Asked about the biggest difficulties in providing leadership, Christine highlighted the huge level of responsibility and the way it takes over your life.
Asked about any differences between men and women in leadership positions in the environment movement, Christine indicated that she doesn’t see it as a gender based thing. Rather, it is about ways of working, good communication skills, and an ability to engage an audience, inspire, network and work with people. Christine sees a lot of women who choose not to stand up as a leader – people who are not prepared to put themselves up for the levels of exposure involved and the media intrusion. For her, this is not a job, it’s a vocation. She sees doing this as easier than not doing it. She feels a sense of obligation to achieve at the highest level, so “not doing it would be a selfish choice”.
Christine sees the real leadership in the current environment movement as being among the young women who run community-based local campaigns, such as Climate Action Groups or the Huon Valley Environment Centre and Still Wild-Still Threatened groups campaigning for Tasmania’s forests. It may be that this fits well with their sense of local identity, and their stage of life spending time at home with their children and that hopefully, they will move on to the national stage later.

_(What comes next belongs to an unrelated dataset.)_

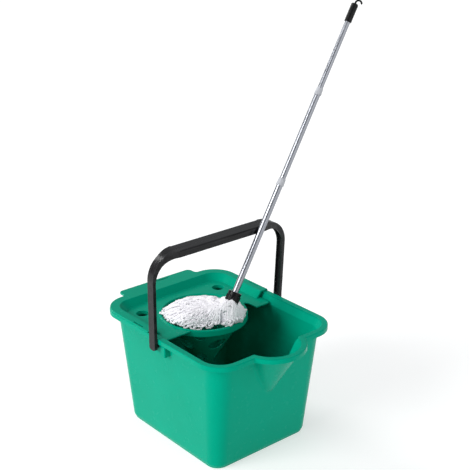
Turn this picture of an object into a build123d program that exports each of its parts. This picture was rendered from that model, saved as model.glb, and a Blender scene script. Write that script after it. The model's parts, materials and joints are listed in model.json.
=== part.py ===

While the mainstream environment movement is supposed to work more in consensus mode, Christine observes that unless the rules are established at the start, then a few voices still dominate and those voices are frequently male.
Asked about mentoring, Christine stressed the advice she gives is about the importance of building relationships of trust and respect. Leadership positions need to be part of a culture of respect, trust and honesty, rather than being focused on ‘the numbers’ and political ideology.